Whereas the total amount claimed by the claimant-plaintiff inclusive of damages, compensation and interest @ 18% per annum
from 9-9-75 till 18-3-83 (date of award) is Rs. 51,27,530/- (rupees fifty one lakhs, twenty-seven thousand, five-hundred thirty) only to be payable by the opposite party-Defendant, which has been denied by the respondent, and
Whereas the total amount counter-claimed by the Opposite Party-Defendant is Rs. 2,11,400/- (Rupees two lakhs eleven thousand four hundred) only to be payable by the claimant-plaintiff, which has been denied by the claimant.
Having heard both the parties and their advocates and after careful consideration of the matters and documents put forth before me, I have come to the conclusion that the Respondent shall pay to the claimant a principal amount of Rs. 15,23,657.00 (Rupees fifteen lakhs twenty three thousand six hundred fifty seven) only towards the claims.
The award amount shall bear interest @ 10% (ten per cent) per annum from 9-9-75 till date of decree or payment, whichever is earlier.”
On the face of this unreasoned lump sum,
award, there is no apparent error of law.

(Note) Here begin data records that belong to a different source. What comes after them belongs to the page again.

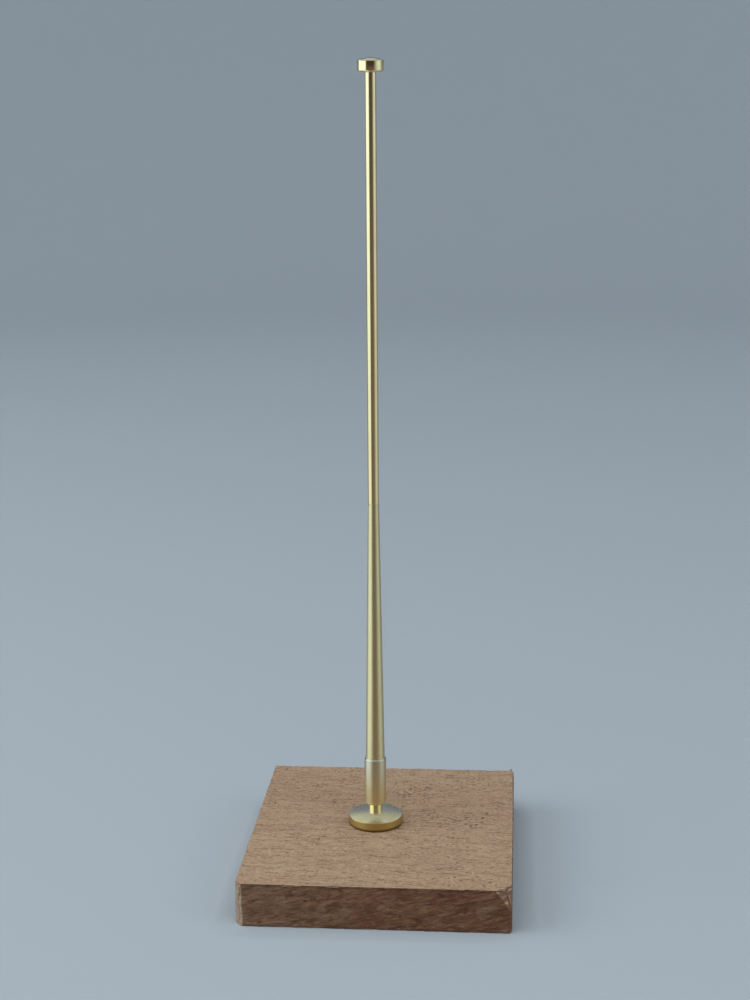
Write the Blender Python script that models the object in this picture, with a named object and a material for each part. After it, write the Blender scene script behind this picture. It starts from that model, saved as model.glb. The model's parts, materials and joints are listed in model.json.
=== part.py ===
"""A model flagstaff standing in a swivelling brass socket on a rough-sawn wooden base.

Run with blender --background --python part.py, or from the text editor. Units are metres, +Z is up,
and the origin is the centre of the base's underside. Every turned piece shares the staff's axis, and
its heights are measured from the top face of the base.
"""

import math

import bmesh
import bpy

MM = 0.001

# Wooden base, with the grain along X
BASE_WIDTH = 76.2 * MM
BASE_DEPTH = 88.9 * MM
BASE_THICKNESS = 12.7 * MM
BASE_EDGE = 0.5 * MM
SANDED_CORNER = 1.6 * MM
COUNTERBORE_RADIUS = 5.5 * MM
COUNTERBORE_DEPTH = 5.2 * MM

# The staff's axis, as the socket was drilled a little off the middle of the base
AXIS_X = -2.5 * MM
AXIS_Y = 0.6 * MM

# Clearances
SEAM = 0.02 * MM  # between pieces that are soldered or clamped together
RUNNING = 0.05 * MM  # between pieces that turn or slide on each other

# Domed flange, turned from 5/8 inch bar, with a boss that presses into the base
FLANGE_RADIUS = 7.94 * MM
FLANGE_RIM = 2.8 * MM
FLANGE_TOP = 3.2 * MM
FLANGE_FOOT_CHAMFER = 0.35 * MM
FLANGE_EDGE = 0.12 * MM
BOSS_RADIUS = 3.0 * MM
BOSS_LENGTH = 3.3 * MM

# Socket: a turned stem with a threaded shank, soldered into a 1/4 inch thin-wall tube
SHANK_RADIUS = 1.5 * MM
NECK_RADIUS = 2.02 * MM
TUBE_RADIUS = 3.175 * MM
TUBE_WALL = 0.355 * MM
TUBE_FOOT = 6.35 * MM
TUBE_TOP = 20.45 * MM
STEM_HEAD = 2.2 * MM
SHANK_END = -11.4 * MM

# Washer and nut in the counterbore
WASHER_RADIUS = 3.5 * MM
WASHER_THICKNESS = 0.5 * MM
NUT_ACROSS_FLATS = 5.5 * MM
NUT_HEIGHT = 2.4 * MM

# Staff: a turned taper on a parallel plug, with a 1/8 inch rod soldered into its top
PLUG_RADIUS = 2.77 * MM
TAPER_TOP = 96.6 * MM
ROD_RADIUS = 1.5875 * MM
TENON_RADIUS = 0.8 * MM
TENON_LENGTH = 8.0 * MM
ROD_TOP = 216.15 * MM

# Truck, the button on the rod's threaded end
TRUCK_RADIUS = 3.75 * MM
TRUCK_BOTTOM = 216.2 * MM
TRUCK_WALL_TOP = 219.1 * MM
TRUCK_TOP = 219.95 * MM
TRUCK_CHAMFER = 0.35 * MM
TRUCK_SCREW_RADIUS = 1.0 * MM
TRUCK_SCREW_LENGTH = 2.4 * MM

SEGMENTS = 64
SMOOTH_ANGLE = math.radians(30)


def clear_scene():
    for obj in list(bpy.data.objects):
        bpy.data.objects.remove(obj, do_unlink=True)


def finish(name, colour, roughness, metallic):
    material = bpy.data.materials.new(name)
    material.use_nodes = True
    shader = material.node_tree.nodes["Principled BSDF"]
    shader.inputs["Base Color"].default_value = (*colour, 1.0)
    shader.inputs["Roughness"].default_value = roughness
    shader.inputs["Metallic"].default_value = metallic
    return material


def wood(name):
    return finish(name, (0.36, 0.23, 0.155), 0.75, 0.0)


def satin_brass(name):
    return finish(name, (0.80, 0.71, 0.42), 0.34, 1.0)


def bright_brass(name):
    return finish(name, (0.86, 0.74, 0.43), 0.16, 1.0)


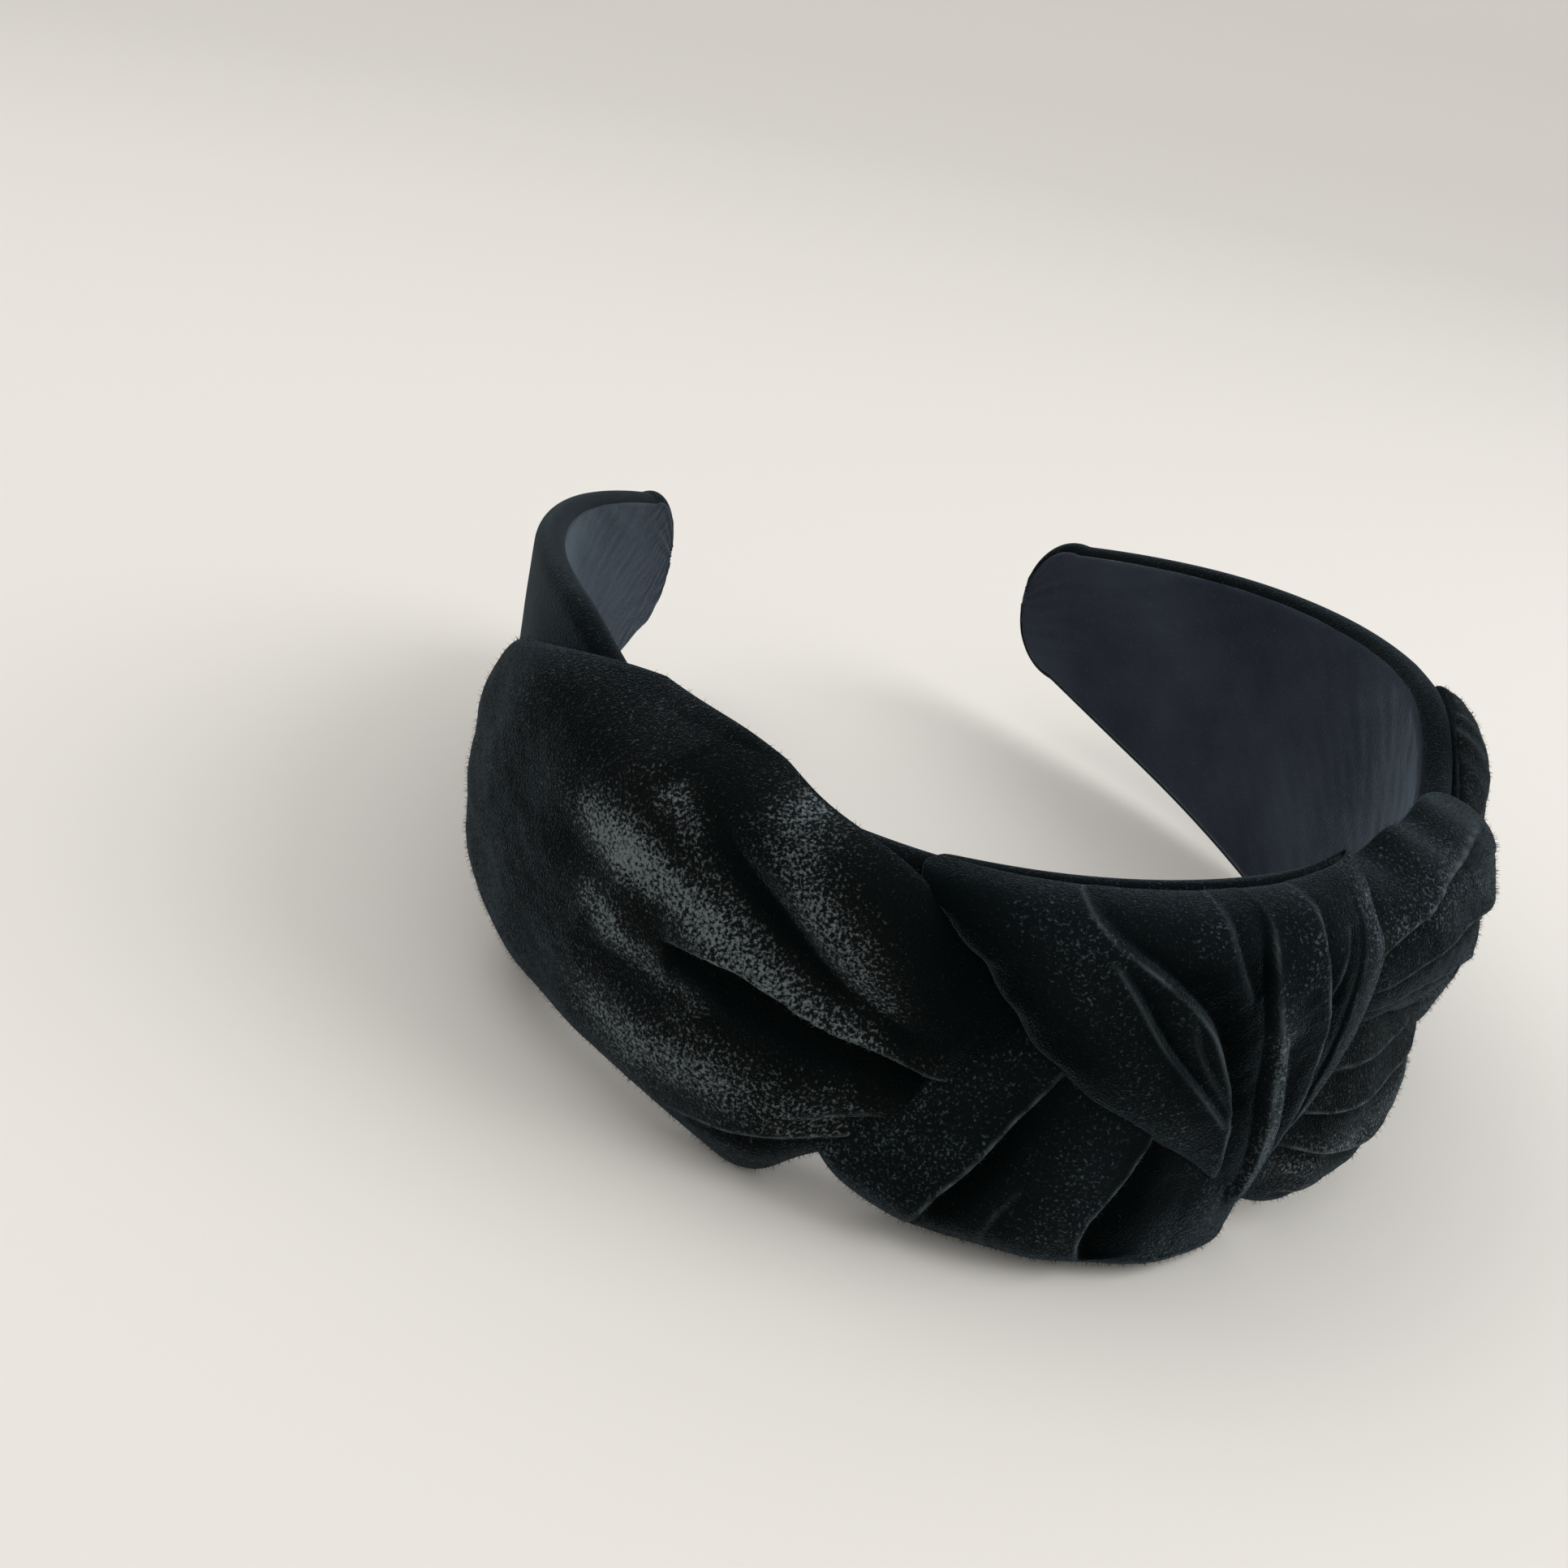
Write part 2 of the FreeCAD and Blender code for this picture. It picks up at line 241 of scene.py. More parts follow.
RISING_RIBS = (
    (-18, 3.5, 13, 3.5, 1.8, 0.8), (-24, 1.4, 18.5, 0.6, 4.4, 2.8), (-30, 5.2, 20.4, 1.6, 5.8, 4.9),
    (-32, 9.5, 19.8, 7.5, 6.0, 5.8), (-27, 16.5, 17, 14.5, 6.0, 5.6), (-21, 25, 9, 22, 5.8, 4.6),
    (-13, 34, 8, 29, 5.2, 2.8), (5, 45, 14, 32, 4.8, 2.2), (21, 51, 26, 31, 4.6, 3.6),
    (36, 52.8, 37, 29.5, 4.6, 5.2), (52, 53, 50, 27, 5.2, 5.6), (68, 50, 60, 20, 5.4, 5.6),
    (80, 38, 68, 12, 5.6, 5.4), (87, 27, 75, 6, 5.0, 4.4), (91, 16, 81, 2.5, 4.6, 3.2),
    (92, 11, 87, 3, 3.6, 1.0))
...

The
arbitrator is stated to have considered the
evidence and documents placed by the parties,
before him on several dates. There is nothing
to indicate that he had misconducted himself
by taking up the arbitration proceeding exparte or making an ex parte award. In fact
this theory has been exploded by the learned
Subordinate Judge himself in the impugned
order. The court cannot sit in appeal on the
award and go into questions of fact, such as,
consideration of evidence either oral or
documentary unless they have been made
part of the award and appended to it. As a
matter of fact, as rightly pointed out by the
learned counsel appearing for both parties,
the jurisdiction of the court to interfere with
an award of an arbitrator is extremely limited
as set down by AIR 1967 SC 1032 (supra). As
rightly pointed out in M.A. No. 543 of 1982
(supra) the mere fact that the awarded amount
is in excess of the contractual amount is no
ground to vitiate the award. In the light of the
above, it is difficult to uphold the finding of
the learned court below that because excessive
payment had been made to the appellant
having no nexus to the work value an error
apparent on the face of the award had been committed and as such it is unreasonable. On the other hand, I am unable to persuade myself to depart from the settled legal principles which have held the field for decades and find no material to interfere with the unreasoned lump sum award, although the sum included is quite high. There is no rule of law nor any precedent that if the award is in respect of a heavy amount it should on the face of it be deemed as unreasonable, wrong and illegal so as to be set aside. This being the position, interference with the award is unwarranted,
8. The arbitrator has granted pendente lite interest at the rate of 10% per annum. For detention of money the appellant is also entitled to interest under Section 29 of the Act (See (1981) 51 Cut LT 333, State of Orissa v. Rama Chandra Sahu). In the facts and circumstances of the case, I award interest in favour of the appellant at the rate of 6% per annum from the date of the decree to be paid on the principal sum as adjudged by the award
9. For the aforesaid reasons, the appeal is allowed and the impugned order passed by the learned Subordinate Judge is set aside. The award passed by the arbitrator is made a rule of the court. The appellant shall be entitled to interest at the rate of 6% per annum from the date of the decree to be paid on the principal sum as adjudged by the award. Parties shall bear their own costs of the appeal.